» Problem description
State only the number of lines that contain the string "pose".

Data records:
-*-

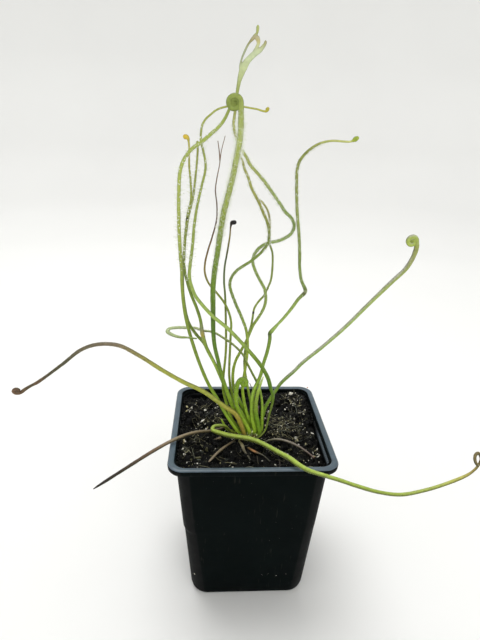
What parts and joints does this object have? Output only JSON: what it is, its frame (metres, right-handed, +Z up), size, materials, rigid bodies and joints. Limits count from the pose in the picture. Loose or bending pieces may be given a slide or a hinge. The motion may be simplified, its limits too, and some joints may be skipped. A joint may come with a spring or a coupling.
{
  "type": "potted sundew",
  "caption": "Fork-leaved sundew with long thread leaves, coiled tips and a forked tip, growing in damp peat in a square tapered nursery pot.",
  "frame": {"origin": "centre of the pot's underside, where it rests", "axes": "+Z up, +X to the right along the pot's front wall, -Y towards the viewer in front of the pot"},
  "size_m": [0.2333, 0.1049, 0.3027],
  "materials": {
    "black_plastic": "satin",
    "peat": "matte",
    "green_leaf": "satin",
    "pale_green_leaf": "satin",
    "olive_leaf": "satin",
    "dry_leaf": "matte"
  },
  "bodies": {
    "root": {"square_nursery_pot": "black_plastic", "peat_soil": "peat", "crown": "green_leaf", "tall_coiled_leaf": "green_leaf", "forked_tip_leaf": "pale_green_leaf", "forward_arching_leaf": "pale_green_leaf", "swollen_bend_leaf": "pale_green_leaf", "rear_left_leaf": "green_leaf", "side_loop_leaf": "pale_green_leaf", "dry_tipped_leaf": "olive_leaf", "black_tipped_leaf": "olive_leaf", "wide_looping_leaf": "pale_green_leaf", "inner_looping_leaf": "pale_green_leaf", "rear_thin_leaf": "green_leaf", "kinked_bud_leaf": "green_leaf", "short_bright_leaf": "green_leaf", "right_coiled_leaf": "green_leaf", "left_spreading_leaf": "olive_leaf", "front_trailing_leaf": "olive_leaf", "young_crozier_leaf": "green_leaf", "small_hooked_leaf": "olive_leaf", "brown_hanging_leaf": "dry_leaf", "withered_leaf_front_left": "dry_leaf", "withered_leaf_front": "dry_leaf", "withered_leaf_arched": "dry_leaf", "withered_leaf_orange": "dry_leaf", "withered_thread_front": "dry_leaf", "withered_stub_left": "dry_leaf", "withered_thread_right": "dry_leaf", "purple_withered_leaf": "dry_leaf", "dry_thread_leaf": "dry_leaf"}
  },
  "joints": []
}
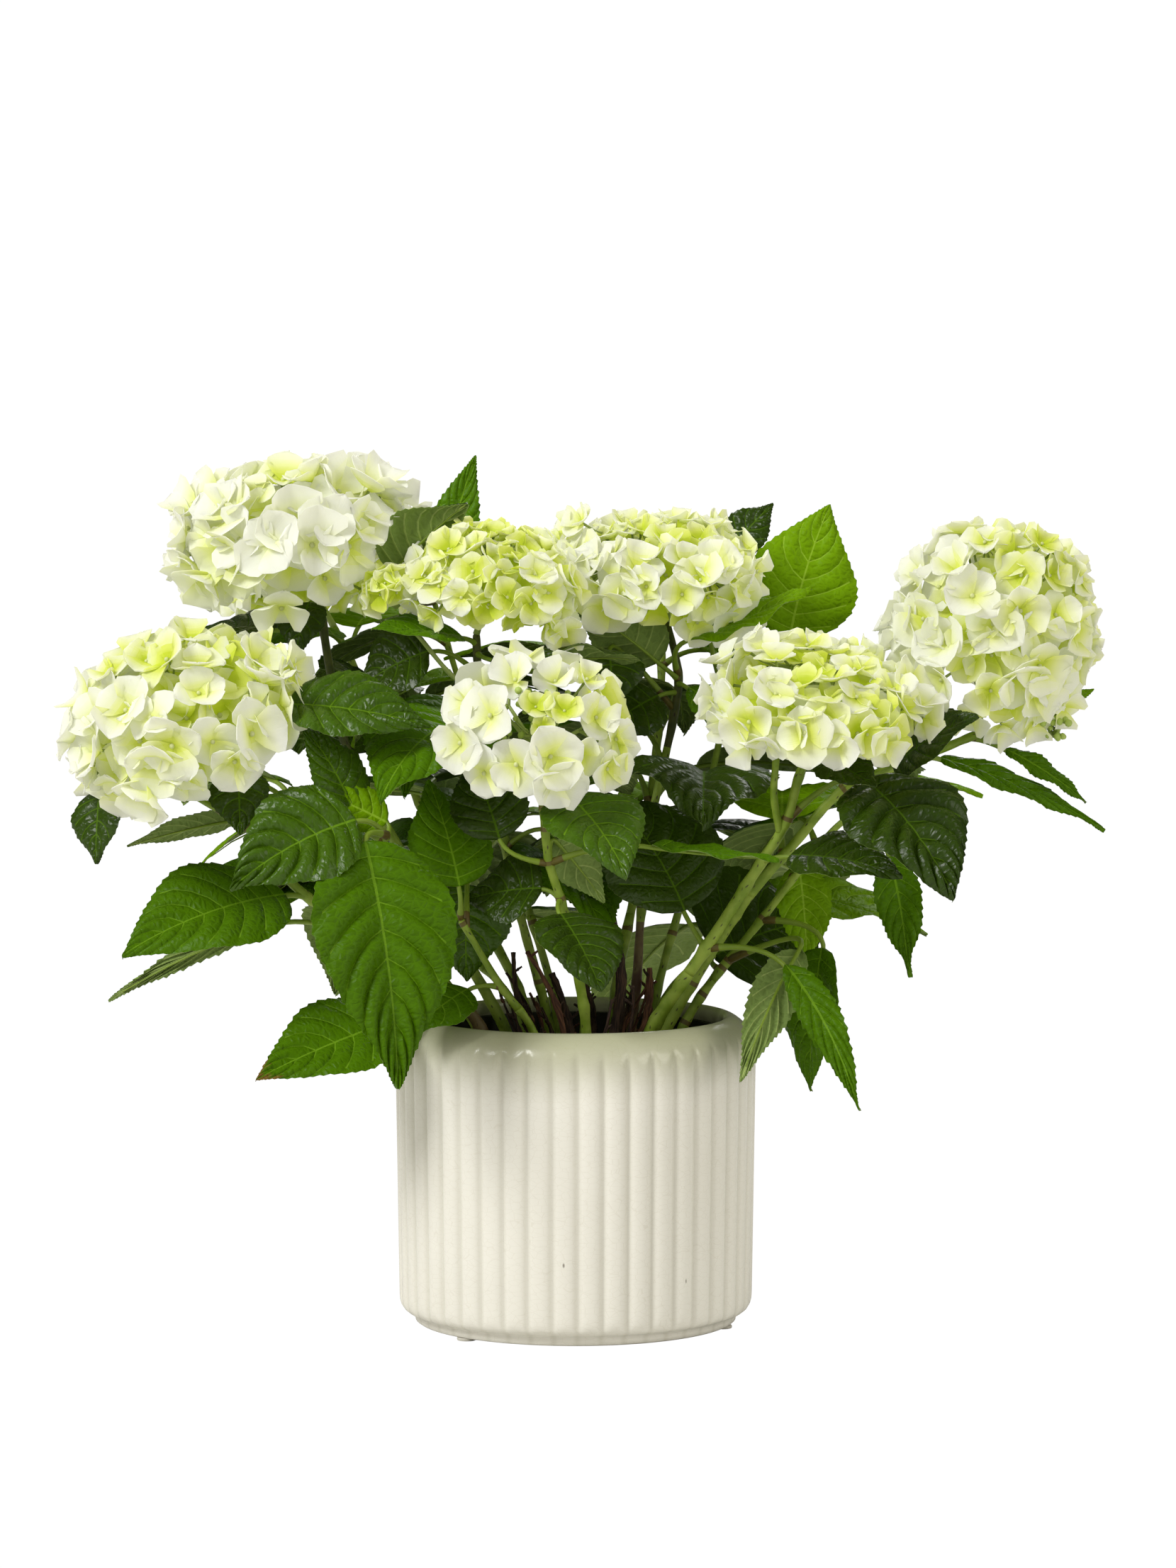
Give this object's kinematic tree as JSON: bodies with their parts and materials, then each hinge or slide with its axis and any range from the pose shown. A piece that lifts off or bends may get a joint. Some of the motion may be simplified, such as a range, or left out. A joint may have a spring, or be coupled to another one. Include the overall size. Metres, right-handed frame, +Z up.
{
  "type": "potted hydrangea",
  "caption": "Bushy hydrangea with cream-green mop-head flowers and broad serrated leaves, growing in a reeded cream ceramic planter.",
  "frame": {"origin": "on the ground, under the middle of the planter", "axes": "+Z up; +X to the right and +Y away, seen from the front"},
  "size_m": [0.6025, 0.4114, 0.5122],
  "materials": {
    "glaze": "glossy, finely crackled",
    "peat": "rough, moist",
    "green_stem": "satin, with dark streaks",
    "old_wood": "rough, peeling bark",
    "leaf": "semi-gloss, quilted between the veins",
    "petal": "soft matte"
  },
  "bodies": {
    "root": {"planter": "glaze", "compost": "peat", "stem_left_tall": "green_stem", "leaves_left_tall": "leaf", "stem_left_low": "green_stem", "leaves_left_low": "leaf", "stem_mid_left": "green_stem", "leaves_mid_left": "leaf", "stem_mid_right": "green_stem", "leaves_mid_right": "leaf", "stem_centre": "green_stem", "leaves_centre": "leaf", "stem_right_front": "green_stem", "leaves_right_front": "leaf", "stem_right_far": "green_stem", "leaves_right_far": "leaf", "stem_back_left": "green_stem", "leaves_back_left": "leaf", "stem_back_right": "green_stem", "leaves_back_right": "leaf", "stem_front_small": "green_stem", "leaves_front_small": "leaf", "stem_right_leafy": "green_stem", "leaves_right_leafy": "leaf", "stem_left_back": "green_stem", "leaves_left_back": "leaf", "stem_rear_left": "green_stem", "leaves_rear_left": "leaf", "stem_rear_right": "green_stem", "leaves_rear_right": "leaf", "stem_low_left": "green_stem", "leaves_low_left": "leaf", "stem_low_mid": "green_stem", "leaves_low_mid": "leaf", "stem_low_right": "green_stem", "leaves_low_right": "leaf", "head_side": "petal", "head_left_tall": "petal", "head_left_low": "petal", "head_mid_left": "petal", "head_mid_right": "petal", "head_centre": "petal", "head_right_front": "petal", "head_right_far": "petal", "head_back_left": "petal", "head_back_right": "petal", "old_stub_1": "old_wood", "old_stub_2": "old_wood", "old_stub_3": "old_wood", "old_stub_4": "old_wood", "old_stub_5": "old_wood", "old_stub_6": "old_wood"}
  },
  "joints": []
}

-*-

» Response for this exercise
2